Earlier this week, another sign of Trump’s retreat into a solidly right-wing and MAGA media ecosystem materialized, this one posted to Twitter by Tomi Lahren, a Fox Nation host and Trump superfan. On Wednesday, Lahren tweeted a photo of a sheet of paper the president had signed, thanking her “for everything.” The page, labeled “Reactions to President Trump’s Rally in Dallas, Texas,” was a compilation of tweets, including one of hers, featuring praise or positive news for Trump’s recent event. The print-out also had Twitter posts written by far-right blogger Jim Hoft, Fox News anchor Shannon Bream, the Republican National Committee, and former Wheel of Fortune host Chuck Woolery.

The autographed piece of paper the Fox Nation host received is actually the result of a long-standing demand that Trump has made of his aides, one that started during the 2016 campaign and continued into his presidency. Following a MAGA rally, staff began compiling packets, which would sometimes stretch numerous pages, exclusively displaying tweets about the rally Trump had just headlined. His campaign team began providing these packets to the candidate to review after each event, so much so that he began expecting them after every rally.

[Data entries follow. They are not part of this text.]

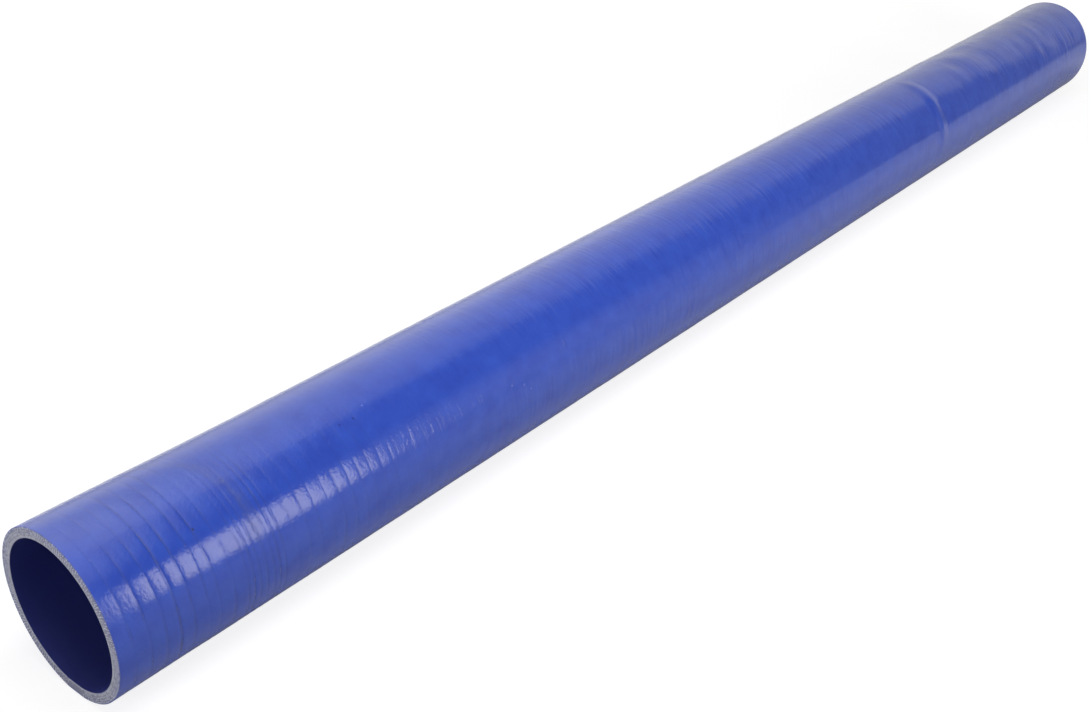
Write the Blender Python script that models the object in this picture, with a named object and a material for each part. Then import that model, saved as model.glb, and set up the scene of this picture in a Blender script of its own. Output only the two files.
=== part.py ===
"""Straight silicone hose, cut to one metre.

The hose is one piece: fabric plies and silicone laid up on a round mandrel and cured under a
spiral of wrapping tape, which leaves its edges printed in the skin. It lies on its side along X,
square cut at both ends. The bore is smooth, because the mandrel made it. Lengths are in metres
and +Z is up. The origin is on the surface that the hose lies on, below the middle of its length.
"""

import math

import bmesh
import bpy
import numpy as np

# The cut length, its bore and its wall
LENGTH = 1.000
BORE = 0.067
WALL = 0.005

# How far the hose's own weight presses its underside flat
FLAT_DEPTH = 0.0003

# The cut ends stand a little taller than wide, and the long way leans back at the crown
END_OVAL = 0.0007
END_OVAL_REACH = 0.110
END_OVAL_LEAN = math.radians(8)

# Wrapping tape: the edge of each turn prints a small step. The first turns print deeply, and
# further along only some of the turns do
TAPE_PITCH = 0.0066
TAPE_STEP_WIDTH = 0.0006
DEEP_STEP = 0.00020
DEEP_STEPS_REACH = 0.130
LIGHT_STEP = 0.00012
TURNS_PER_LIGHT_STEP = 5

# The ridge that a join in the tape leaves round the front of the hose. Its angle is counted from
# the underside, over the back and the crown
RIDGE_FROM_END = 0.713
RIDGE_HEIGHT = 0.0009
RIDGE_WIDTH = 0.020
RIDGE_ANGLE = math.radians(228)
RIDGE_SPAN = math.radians(170)

# Facets: sides round the hose, rows along the ridge and rows along the bore's oval ends
SIDES = 48
RIDGE_ROWS = 5
OVAL_ROWS = 5

# Sizes that follow from the ones above
OUTER_RADIUS = BORE / 2 + WALL
TAPE_RUN_OUT = 1.3 * TAPE_PITCH

# Silicone, in linear colour
SILICONE_BLUE = (0.025, 0.060, 0.440, 1.0)
SILICONE_ROUGHNESS = 0.25


def clear_scene():
    """Remove every object that the scene starts with."""
    for item in list(bpy.data.objects):
        bpy.data.objects.remove(item, do_unlink=True)


def silicone():
    """Glossy blue silicone rubber."""
    material = bpy.data.materials.new("blue_silicone")
    material.use_nodes = True
    shader = material.node_tree.nodes["Principled BSDF"]
    shader.inputs["Base Color"].default_value = SILICONE_BLUE
    shader.inputs["Roughness"].default_value = SILICONE_ROUGHNESS
    shader.inputs["Metallic"].default_value = 0.0
    return material


def oval_at(station):
    """How much taller than its radius the section is, at a distance from the near end."""
    from_end = min(station, LENGTH - station)
    if from_end >= END_OVAL_REACH:
        return 0.0
    return END_OVAL * math.cos(0.5 * math.pi * from_end / END_OVAL_REACH) ** 2


def tape_steps():
    """Distances from the near end of the tape edges that print, each with its step's depth."""
    steps = []
    station = TAPE_RUN_OUT
    while station < LENGTH - TAPE_RUN_OUT - TAPE_STEP_WIDTH:
        if station < DEEP_STEPS_REACH:
            steps.append((station, DEEP_STEP))
            station += TAPE_PITCH
        else:
            steps.append((station, LIGHT_STEP))
            station += TURNS_PER_LIGHT_STEP * TAPE_PITCH
    return steps


def skin_profile():
    """Stations along the skin and how far the tape pressed it in at each, from end to end."""
    stations = [0.0]
    depths = [0.0]
    for station, depth in tape_steps():
        stations += [station, station + TAPE_STEP_WIDTH]
        depths += [depth, 0.0]
    stations.append(LENGTH)
    depths.append(0.0)
    return stations, depths


def ridge_height(station, angles):
    """The ridge's height over the skin at a station, for each angle round the hose."""
    along = (station - RIDGE_FROM_END) / (0.5 * RIDGE_WIDTH)
    around = (angles - RIDGE_ANGLE) / (0.5 * RIDGE_SPAN)
    if abs(along) >= 1.0:
        return np.zeros_like(angles)
    swell = np.cos(0.5 * math.pi * np.clip(around, -1.0, 1.0)) ** 2
    return RIDGE_HEIGHT * math.cos(0.5 * math.pi * along) ** 2 * swell


def tape_lean(station, angles):
    """How far along the hose a turn of tape has crept at each angle. It dies out at the cuts."""
    stations = [0.0, TAPE_RUN_OUT, LENGTH - TAPE_RUN_OUT, LENGTH]
    share = np.interp(station, stations, [0.0, 1.0, 1.0, 0.0])
    return TAPE_PITCH * (angles / (2 * math.pi) - 0.5) * share


def ring(mesh, station, radius, floor, pressed=0.0, on_skin=False):
    """One ring of vertices round the hose, from one edge of the flat underside to the other."""
    edge = math.acos(1.0 - FLAT_DEPTH / radius)
    angles = np.linspace(edge, 2 * math.pi - edge, SIDES)
    oval = oval_at(station)
    radii = radius - pressed + oval * np.cos(2 * (angles + END_OVAL_LEAN))
    along = np.full(SIDES, station - 0.5 * LENGTH)
    if on_skin:
        radii += ridge_height(station, angles)
        along += tape_lean(station, angles)
    centre = floor + radius + oval * math.cos(2 * END_OVAL_LEAN) - FLAT_DEPTH
    across = radii * np.sin(angles)
    height = centre - radii * np.cos(angles)
    height[0] = floor
    height[-1] = floor
    return [mesh.verts.new(point) for point in zip(along, across, height)]


def skin_rings(mesh):
    """Rings along the outside: two at each tape edge, and a few over the ridge."""
    stations, depths = skin_profile()
    half = 0.5 * RIDGE_WIDTH
    ridge = np.linspace(RIDGE_FROM_END - half, RIDGE_FROM_END + half, RIDGE_ROWS)
    inside = ridge[(ridge > TAPE_RUN_OUT) & (ridge < LENGTH - TAPE_RUN_OUT)]
    rows = np.unique(np.concatenate([stations, inside]))
    pressed = np.interp(rows, stations, depths)
    return [ring(mesh, row, OUTER_RADIUS, 0.0, deep, True) for row, deep in zip(rows, pressed)]


def bore_rings(mesh):
    """Rings along the bore: only its oval ends need more than one."""
    reach = min(END_OVAL_REACH, 0.5 * LENGTH)
    near = np.linspace(0.0, reach, OVAL_ROWS)
    rows = np.unique(np.concatenate([near, LENGTH - near]))
    return [ring(mesh, row, 0.5 * BORE, WALL) for row in rows]


def join(mesh, first, second):
    """A band of faces between two rings, which closes across the flat underside."""
    for i in range(SIDES):
        j = (i + 1) % SIDES
        mesh.faces.new((first[i], first[j], second[j], second[i]))


def hose():
    """The whole hose: skin, bore and the two cut faces that join them."""
    mesh = bmesh.new()
    skin = skin_rings(mesh)
    bore = bore_rings(mesh)
    for rings in (skin, bore):
        for first, second in zip(rings, rings[1:]):
            join(mesh, first, second)
    join(mesh, skin[0], bore[0])
    join(mesh, skin[-1], bore[-1])
    bmesh.ops.recalc_face_normals(mesh, faces=mesh.faces)
    data = bpy.data.meshes.new("hose")
    mesh.to_mesh(data)
    mesh.free()
    data.shade_smooth()
    data.set_sharp_from_angle(angle=math.radians(35))
    data.materials.append(silicone())
    piece = bpy.data.objects.new("hose", data)
    bpy.context.collection.objects.link(piece)
    return piece


clear_scene()
hose()
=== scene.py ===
"""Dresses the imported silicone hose: its taped skin, its two cut ends with their yarn, and its bore.

The hose is laid up by hand on a steel mandrel: plies of polyester fabric and silicone, a thin blue
cover, and a spiral of nylon tape that squeezes them tight while they cure. The tape comes off and
its edges stay printed in the glossy skin, and then the hose is cut square to length. It lies on its
side along X with its near end at -X. Lengths are in metres. A station is a distance from the near
end, and an angle is counted from the underside, over the back and the crown, as in the part's
source.
"""

import math

import bpy
import numpy as np
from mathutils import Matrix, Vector


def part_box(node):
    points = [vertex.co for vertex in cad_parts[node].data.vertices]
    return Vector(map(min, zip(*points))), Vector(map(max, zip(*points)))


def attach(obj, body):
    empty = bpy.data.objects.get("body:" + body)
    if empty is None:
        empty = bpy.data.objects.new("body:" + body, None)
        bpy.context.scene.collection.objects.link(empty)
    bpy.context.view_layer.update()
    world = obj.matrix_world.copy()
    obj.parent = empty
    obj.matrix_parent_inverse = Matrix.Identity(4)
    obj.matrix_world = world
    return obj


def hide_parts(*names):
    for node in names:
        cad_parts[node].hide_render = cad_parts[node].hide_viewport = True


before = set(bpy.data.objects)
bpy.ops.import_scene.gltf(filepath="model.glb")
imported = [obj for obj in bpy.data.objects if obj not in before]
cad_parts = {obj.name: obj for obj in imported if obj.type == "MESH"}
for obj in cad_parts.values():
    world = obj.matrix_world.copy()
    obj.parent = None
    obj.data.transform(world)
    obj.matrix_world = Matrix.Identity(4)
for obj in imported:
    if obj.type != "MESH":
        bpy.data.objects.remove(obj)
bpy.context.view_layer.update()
hose_low, hose_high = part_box("hose")

# The hose's own sizes, as its source has them
LENGTH = hose_high.x - hose_low.x
BORE = 0.067
WALL = 0.005
FLAT_DEPTH = 0.0003
END_OVAL = 0.0007
END_OVAL_REACH = 0.110
END_OVAL_LEAN = math.radians(8)
SKIN_RADIUS = BORE / 2 + WALL
BORE_RADIUS = BORE / 2

# Wrapping tape. Its edges wander a little from turn to turn. They print deep near the first cut,
# where the tape was pulled tightest, and fade along the hose, and the deep ones get painted shade in
# their grooves. In a few turns there the tape was lapped twice, which prints an edge halfway
# between two others
TAPE_PITCH = 0.00662
FIRST_EDGE = 0.0069
EDGE_WANDER = 0.0005
LAPPED_TURNS = (8, 9, 10)
PRINT_STATIONS = (0.0, 0.050, 0.085, 0.125, 0.190, 0.400, 1.0)
PRINT_DEPTHS = (0.00012, 0.00012, 0.00010, 0.00007, 0.00002, 0.00002, 0.000015)
PRINT_SHADE = (0.80, 0.80, 0.45, 0.25, 0.08, 0.03, 0.03)
PRINT_STRENGTHS = (0.6, 1.2)

# A print's groove, across: places as shares of its half width, each with its share of the depth.
# Beyond a distance from the near end it has fewer rows
PRINT_HALF_WIDTH = 0.0009
FINE_GROOVE = ((-1.0, 0.0), (-0.45, 0.6), (0.0, 1.0), (0.45, 0.6), (1.0, 0.0))
COARSE_GROOVE = FINE_GROOVE[::2]
FINE_ROWS_REACH = 0.200

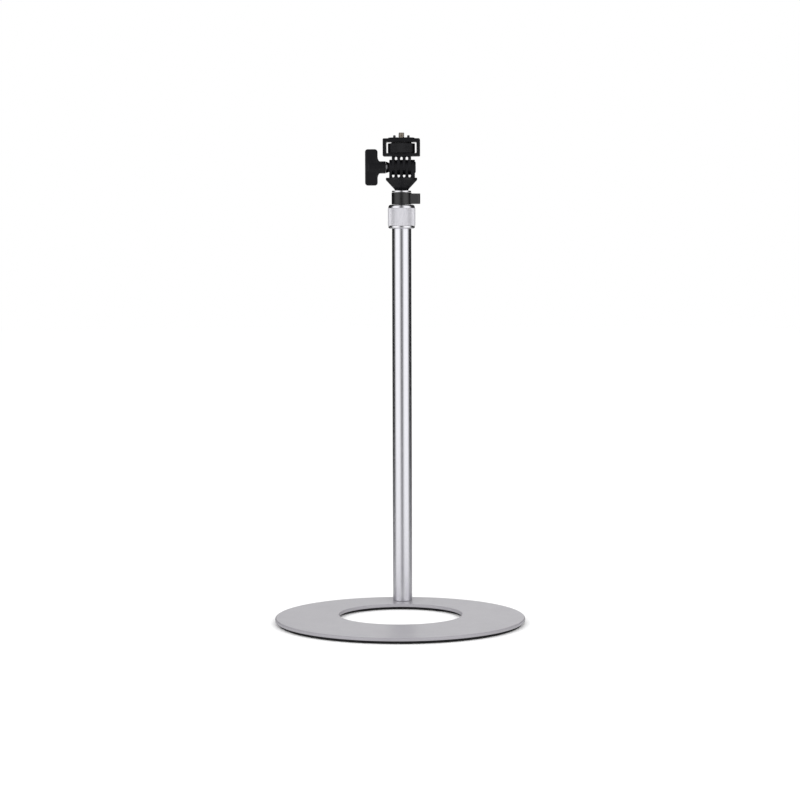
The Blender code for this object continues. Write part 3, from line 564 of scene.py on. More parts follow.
class Workpiece:
    """A mesh on the bench, shaped with the modelling operators."""

    def __init__(self, name: str) -> None:
        """Takes the object that was added last.

        Args:
            name: The name that the object and its mesh get.
        """
        self.item = bpy.context.object
        self.item.name = name
        self.item.data.name = name
        bpy.ops.object.transform_apply(location=True, rotation=True, scale=True)

    @staticmethod
    def clear() -> None:
        """Leaves edit mode and deselects everything."""
        if bpy.context.object and bpy.context.object.mode != "OBJECT":
            bpy.ops.object.mode_set(mode="OBJECT")
        bpy.ops.object.select_all(action="DESELECT")

    def take_up(self) -> None:
        """Makes the piece the active one, and the only one that is selected."""
        self.clear()
        bpy.context.view_layer.objects.active = self.item
        self.item.select_set(True)

    @classmethod
    def turned(cls, name: str, profile: Profile, segments: int = Facets.RIM,
               bored: bool = False) -> "Workpiece":
        """Turns a piece about Z: a circle that is extruded and scaled from ring to ring.

        Args:
            name: The piece's name.
            profile: Radius and height of each ring.
            segments: Faces round a full turn.
            bored: True joins the last ring to the first, and False closes both with a face.

        Returns:
            The closed piece.
        """
        cls.clear()
        radius, height = profile[0]
        bpy.ops.mesh.primitive_circle_add(vertices=segments, radius=radius, location=(0, 0, height))
        piece = cls(name)
        with piece.editing():
            for (radius, height), (new_radius, new_height) in zip(profile, profile[1:]):
                rise = new_height - height
                bpy.ops.mesh.extrude_region_move(TRANSFORM_OT_translate={"value": (0, 0, rise)})
                grow = new_radius / radius
                bpy.ops.transform.resize(value=(grow, grow, 1), center_override=(0, 0, new_height))
            if bored:
                piece.pick(Part.EDGES, lambda edge: edge.is_boundary)
                bpy.ops.mesh.bridge_edge_loops()
            bpy.ops.mesh.select_all(action="SELECT")
            bpy.ops.mesh.fill_holes(sides=0)
            bpy.ops.mesh.normals_make_consistent(inside=False)
        return piece

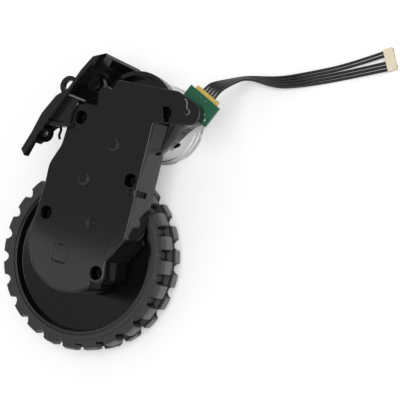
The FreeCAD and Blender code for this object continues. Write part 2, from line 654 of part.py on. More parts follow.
loft(housing, ("Sizes.skirt_foot + 1.0", skirt + skirt_end), ("Sizes.skirt_top", [
    V(side_x + 0.1, 41.2, 0), V(side_x + 2.2, 42.2, 0), V(side_x + 2.9, 44.4, 0), V(side_x + 3.2, 46.8, 0),
    V(side_x + 3.6, 49.0, 0), V(side_x + 6.0, 51.6, 0), V(side_x + 8.6, 53.0, 0), V(side_x + 0.1, 53.0, 0)]))
pad(housing, "Sizes.skirt_top", "Sizes.face_height - Sizes.lobe_lid - Sizes.skirt_top", lines([
    V(side_x + 3.8, 51.7, 0), V(side_x + 8.6, 53.0, 0), V(side_x + 8.6, 54.2, 0), V(side_x + 3.8, 54.2, 0)]))
shelf_foot = "Sizes.motor_height - 0.4"
pad(housing, shelf_foot, BOARD_FOOT + " - Sizes.motor_height + 0.3", overlap(case_outline(0.6, True), lines([
    V(27.6, 50, 0), V(45, 50, 0), V(45, 70, 0), V(27.6, 70, 0)])))
pad(housing, shelf_foot, "Sizes.face_height - Sizes.lobe_lid - Sizes.motor_height + 0.4",
    overlap(case_outline(0.6, True), lines([V(27.6, 50, 0), V(42, 50, 0), V(42, 52.3, 0), V(27.6, 59.5, 0)])))
pad(housing, "Sizes.spring_seat_top", "Sizes.front_plate - Sizes.plate_wall - 0.3 - Sizes.spring_seat_top",
    circle(AXIS_PIVOT, size["pivot_tube_radius"]))
pad(housing, "Sizes.pivot_tube_foot", "Sizes.spring_seat_top - Sizes.pivot_tube_foot + 0.5",
    circle(AXIS_PIVOT, size["spring_seat_radius"]))
pad(housing, "Sizes.back_height", "Sizes.seam_height - Sizes.back_height",
    strip([AXIS_PIVOT, (-1.4, 52.0)], 5.2))
pocket(housing, "1", "Sizes.motor_height - 1", circle(AXIS_MOTOR, skirt_inner))
post_radius = size["gear_post_radius"]
pad(housing, "Sizes.nose_height + 0.5", DRIVING_FOOT + " - Sizes.nose_height - 0.6",
    circle(AXIS_THIRD, post_radius))
pad(housing, "Sizes.back_height + 0.5",
    SECOND_FOOT + " - Sizes.gear_width - 2 * Sizes.layer_gap - Sizes.back_height - 0.5",
    circle(AXIS_SECOND, post_radius))
for centre in (AXIS_THIRD, AXIS_SECOND):
    pocket(housing, "Sizes.nose_height + Sizes.floor_wall", "40", circle(centre, size["gear_pin_radius"]))
pocket(housing, "1", "40", circle(AXIS_PIVOT, size["pivot_pin_radius"] + size["running_clearance"]))
pocket(housing, "1", "20", circle((0, 0), size["bush_radius"]))
pocket(housing, "Sizes.motor_height - 1", "3", circle(AXIS_MOTOR, size["motor_boss_radius"] + 0.3))
for place_of_screw in SCREW_PLACES:
    pocket(housing, "Sizes.back_height", "20", circle(place_of_screw, size["screw_bore"]))
for place_of_screw in MOTOR_SCREWS:
    pocket(housing, "Sizes.motor_height - 1", "4", circle(place_of_screw, size["motor_screw_radius"] + 0.2))


def turned_solid(corners, centre, height):
    """A solid turned about a vertical axis, from (radius, height) corners."""
    points = [V(x, 0, z) for x, z in corners]
    profile = Part.Face(Part.makePolygon(points + points[:1]))
    solid = profile.revolve(V(0, 0, 0), V(0, 0, 1), 360)
    solid.translate(V(centre[0], centre[1], height))
    return solid


def group(name, solids):
    """Like pieces that share a node, each one its own solid."""
    item = doc.addObject("Part::Feature", name)
    item.Shape = solids[0] if len(solids) == 1 else Part.makeCompound(solids)
    item.Label = name
    parts.append(item)
    return item


def screw(centre, seat, head_radius, head, radius, length):
    """A pan head screw with a cross in its head, pointing down."""
    body = turned_solid([(0, -length), (radius * 0.5, -length), (radius, -length + 1), (radius, 0),
                         (head_radius, 0), (head_radius, head * 0.6), (head_radius * 0.7, head), (0, head)],
                        centre, seat)
    for turn in (0, 90):
        slot = Part.makeBox(head_radius * 1.3, 0.5, head, V(-head_radius * 0.65, -0.25, head * 0.45))
        slot.rotate(V(0, 0, 0), V(0, 0, 1), turn + 30)
        slot.translate(V(centre[0], centre[1], seat))
        body = body.cut(slot)
    return body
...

Trump became so accustomed to these pages that, according to a source familiar with the matter, he would complain to senior aides if he didn’t have the packet of Twitter posts in hand to read over within 20 minutes of the campaign rally ending.

“It remains to this day a source of joy for the president,” one senior administration official said. “He will sometimes wave [the post-rally print-outs] around, talking about how much people love him and what a great job he did.”

“It’s often,” the official added, “someone from Fox or some guy from the internet tweeting about the president.”